→ Given request: In the lines below, find the one that contains "Describe how this" and write it out exactly, along with every line that follows it.

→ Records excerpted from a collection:

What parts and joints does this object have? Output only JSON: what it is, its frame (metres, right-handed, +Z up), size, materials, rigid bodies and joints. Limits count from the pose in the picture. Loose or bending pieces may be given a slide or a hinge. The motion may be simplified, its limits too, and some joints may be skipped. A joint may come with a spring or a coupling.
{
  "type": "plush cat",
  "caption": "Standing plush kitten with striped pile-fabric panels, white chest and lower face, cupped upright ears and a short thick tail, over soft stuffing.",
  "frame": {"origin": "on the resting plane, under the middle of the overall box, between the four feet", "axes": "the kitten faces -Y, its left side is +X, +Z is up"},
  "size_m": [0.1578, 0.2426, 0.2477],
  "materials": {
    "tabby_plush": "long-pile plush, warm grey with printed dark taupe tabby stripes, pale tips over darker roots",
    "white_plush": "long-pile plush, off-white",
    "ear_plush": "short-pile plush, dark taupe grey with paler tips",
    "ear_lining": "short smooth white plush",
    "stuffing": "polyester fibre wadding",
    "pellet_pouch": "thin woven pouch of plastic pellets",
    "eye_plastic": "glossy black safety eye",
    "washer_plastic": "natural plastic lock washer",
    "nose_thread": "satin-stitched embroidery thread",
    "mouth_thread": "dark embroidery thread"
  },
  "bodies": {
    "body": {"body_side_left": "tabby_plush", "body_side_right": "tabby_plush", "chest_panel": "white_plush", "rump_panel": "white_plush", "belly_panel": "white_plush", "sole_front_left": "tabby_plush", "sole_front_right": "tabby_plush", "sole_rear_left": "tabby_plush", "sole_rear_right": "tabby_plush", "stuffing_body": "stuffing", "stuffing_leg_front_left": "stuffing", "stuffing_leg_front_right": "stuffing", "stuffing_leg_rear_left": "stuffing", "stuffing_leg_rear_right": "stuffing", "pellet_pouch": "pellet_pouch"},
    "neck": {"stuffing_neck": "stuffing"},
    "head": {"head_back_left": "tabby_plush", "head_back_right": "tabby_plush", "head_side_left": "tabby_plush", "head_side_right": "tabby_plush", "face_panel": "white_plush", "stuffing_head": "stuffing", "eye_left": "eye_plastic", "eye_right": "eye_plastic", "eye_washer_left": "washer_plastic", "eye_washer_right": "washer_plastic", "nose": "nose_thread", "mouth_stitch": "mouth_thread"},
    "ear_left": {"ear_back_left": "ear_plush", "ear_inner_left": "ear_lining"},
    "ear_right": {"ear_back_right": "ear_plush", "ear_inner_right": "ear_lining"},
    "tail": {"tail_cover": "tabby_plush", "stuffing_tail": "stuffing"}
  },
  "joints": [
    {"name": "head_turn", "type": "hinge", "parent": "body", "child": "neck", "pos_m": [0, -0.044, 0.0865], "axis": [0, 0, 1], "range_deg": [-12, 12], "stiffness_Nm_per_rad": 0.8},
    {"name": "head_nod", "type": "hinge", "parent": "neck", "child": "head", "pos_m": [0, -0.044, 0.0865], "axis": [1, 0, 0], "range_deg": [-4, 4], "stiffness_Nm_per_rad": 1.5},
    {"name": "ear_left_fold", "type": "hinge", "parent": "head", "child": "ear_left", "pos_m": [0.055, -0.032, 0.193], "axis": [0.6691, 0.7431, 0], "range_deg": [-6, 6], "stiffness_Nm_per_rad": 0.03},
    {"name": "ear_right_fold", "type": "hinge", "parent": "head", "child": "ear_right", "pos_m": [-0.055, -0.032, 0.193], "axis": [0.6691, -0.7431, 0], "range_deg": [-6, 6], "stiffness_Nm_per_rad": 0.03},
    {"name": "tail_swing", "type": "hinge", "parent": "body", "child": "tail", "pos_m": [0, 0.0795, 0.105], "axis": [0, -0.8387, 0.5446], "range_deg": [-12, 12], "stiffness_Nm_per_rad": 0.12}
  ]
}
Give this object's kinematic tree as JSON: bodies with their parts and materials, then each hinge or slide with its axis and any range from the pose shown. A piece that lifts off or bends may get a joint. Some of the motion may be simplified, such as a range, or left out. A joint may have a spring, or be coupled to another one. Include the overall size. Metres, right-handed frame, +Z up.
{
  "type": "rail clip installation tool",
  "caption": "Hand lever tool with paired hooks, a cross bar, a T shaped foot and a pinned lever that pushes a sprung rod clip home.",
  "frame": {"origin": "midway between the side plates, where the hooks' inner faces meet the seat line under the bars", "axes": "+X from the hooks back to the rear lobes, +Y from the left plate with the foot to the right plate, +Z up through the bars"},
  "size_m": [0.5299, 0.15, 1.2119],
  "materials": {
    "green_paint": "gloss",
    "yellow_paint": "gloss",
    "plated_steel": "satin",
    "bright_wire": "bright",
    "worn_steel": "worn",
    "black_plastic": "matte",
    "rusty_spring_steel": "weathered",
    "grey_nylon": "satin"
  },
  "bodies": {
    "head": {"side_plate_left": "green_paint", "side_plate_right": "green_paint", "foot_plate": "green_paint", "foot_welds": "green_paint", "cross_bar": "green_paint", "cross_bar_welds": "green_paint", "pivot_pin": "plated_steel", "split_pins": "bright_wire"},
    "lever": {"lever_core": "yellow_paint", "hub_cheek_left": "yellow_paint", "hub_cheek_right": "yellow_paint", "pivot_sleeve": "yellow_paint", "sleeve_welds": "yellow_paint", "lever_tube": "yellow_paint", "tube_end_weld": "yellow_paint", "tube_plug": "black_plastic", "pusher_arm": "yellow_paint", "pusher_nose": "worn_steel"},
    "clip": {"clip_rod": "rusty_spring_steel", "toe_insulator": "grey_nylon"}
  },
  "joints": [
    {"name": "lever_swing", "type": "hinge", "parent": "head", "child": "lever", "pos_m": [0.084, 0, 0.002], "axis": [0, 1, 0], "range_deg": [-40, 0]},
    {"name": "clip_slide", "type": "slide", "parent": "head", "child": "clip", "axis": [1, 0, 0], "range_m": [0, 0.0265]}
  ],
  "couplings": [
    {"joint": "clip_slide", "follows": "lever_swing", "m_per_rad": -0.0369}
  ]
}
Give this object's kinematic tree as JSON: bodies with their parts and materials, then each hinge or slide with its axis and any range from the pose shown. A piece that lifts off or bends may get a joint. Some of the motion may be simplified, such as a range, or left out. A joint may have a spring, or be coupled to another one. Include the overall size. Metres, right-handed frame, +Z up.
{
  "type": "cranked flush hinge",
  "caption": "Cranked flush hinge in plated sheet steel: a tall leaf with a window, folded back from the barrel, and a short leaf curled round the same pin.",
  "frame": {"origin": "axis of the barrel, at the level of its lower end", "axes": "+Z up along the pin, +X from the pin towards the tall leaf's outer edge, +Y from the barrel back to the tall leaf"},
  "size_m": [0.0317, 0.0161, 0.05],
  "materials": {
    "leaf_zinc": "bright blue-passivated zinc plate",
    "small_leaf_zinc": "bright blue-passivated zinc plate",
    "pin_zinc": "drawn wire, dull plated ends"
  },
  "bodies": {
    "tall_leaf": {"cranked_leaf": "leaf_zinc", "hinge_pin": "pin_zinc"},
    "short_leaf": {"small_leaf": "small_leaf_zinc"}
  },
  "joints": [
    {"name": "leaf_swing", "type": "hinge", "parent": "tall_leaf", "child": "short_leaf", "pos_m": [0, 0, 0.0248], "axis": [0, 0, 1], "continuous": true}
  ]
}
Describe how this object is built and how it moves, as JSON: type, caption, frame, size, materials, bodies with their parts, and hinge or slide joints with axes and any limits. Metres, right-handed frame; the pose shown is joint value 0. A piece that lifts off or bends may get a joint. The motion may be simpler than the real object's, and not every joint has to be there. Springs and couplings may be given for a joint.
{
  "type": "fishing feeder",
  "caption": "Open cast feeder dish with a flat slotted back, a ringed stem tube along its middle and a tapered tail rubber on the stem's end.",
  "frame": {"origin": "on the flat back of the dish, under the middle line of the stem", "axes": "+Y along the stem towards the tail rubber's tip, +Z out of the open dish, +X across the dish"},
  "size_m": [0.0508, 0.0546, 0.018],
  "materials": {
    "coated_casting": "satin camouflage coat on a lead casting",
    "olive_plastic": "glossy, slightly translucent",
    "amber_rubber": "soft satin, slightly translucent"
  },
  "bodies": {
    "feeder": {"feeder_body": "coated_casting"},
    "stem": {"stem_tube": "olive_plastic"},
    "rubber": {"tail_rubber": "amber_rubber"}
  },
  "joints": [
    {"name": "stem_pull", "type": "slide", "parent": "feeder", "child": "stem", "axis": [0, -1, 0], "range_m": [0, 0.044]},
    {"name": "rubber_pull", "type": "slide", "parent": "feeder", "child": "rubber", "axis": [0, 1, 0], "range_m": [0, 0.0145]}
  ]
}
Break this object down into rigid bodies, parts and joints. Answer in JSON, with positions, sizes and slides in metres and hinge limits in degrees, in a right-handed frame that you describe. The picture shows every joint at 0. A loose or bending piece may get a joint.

→ Exercise result:
Describe how this object is built and how it moves, as JSON: type, caption, frame, size, materials, bodies with their parts, and hinge or slide joints with axes and any limits. Metres, right-handed frame; the pose shown is joint value 0. A piece that lifts off or bends may get a joint. The motion may be simpler than the real object's, and not every joint has to be there. Springs and couplings may be given for a joint.
{
  "type": "fishing feeder",
  "caption": "Open cast feeder dish with a flat slotted back, a ringed stem tube along its middle and a tapered tail rubber on the stem's end.",
  "frame": {"origin": "on the flat back of the dish, under the middle line of the stem", "axes": "+Y along the stem towards the tail rubber's tip, +Z out of the open dish, +X across the dish"},
  "size_m": [0.0508, 0.0546, 0.018],
  "materials": {
    "coated_casting": "satin camouflage coat on a lead casting",
    "olive_plastic": "glossy, slightly translucent",
    "amber_rubber": "soft satin, slightly translucent"
  },
  "bodies": {
    "feeder": {"feeder_body": "coated_casting"},
    "stem": {"stem_tube": "olive_plastic"},
    "rubber": {"tail_rubber": "amber_rubber"}
  },
  "joints": [
    {"name": "stem_pull", "type": "slide", "parent": "feeder", "child": "stem", "axis": [0, -1, 0], "range_m": [0, 0.044]},
    {"name": "rubber_pull", "type": "slide", "parent": "feeder", "child": "rubber", "axis": [0, 1, 0], "range_m": [0, 0.0145]}
  ]
}
Break this object down into rigid bodies, parts and joints. Answer in JSON, with positions, sizes and slides in metres and hinge limits in degrees, in a right-handed frame that you describe. The picture shows every joint at 0. A loose or bending piece may get a joint.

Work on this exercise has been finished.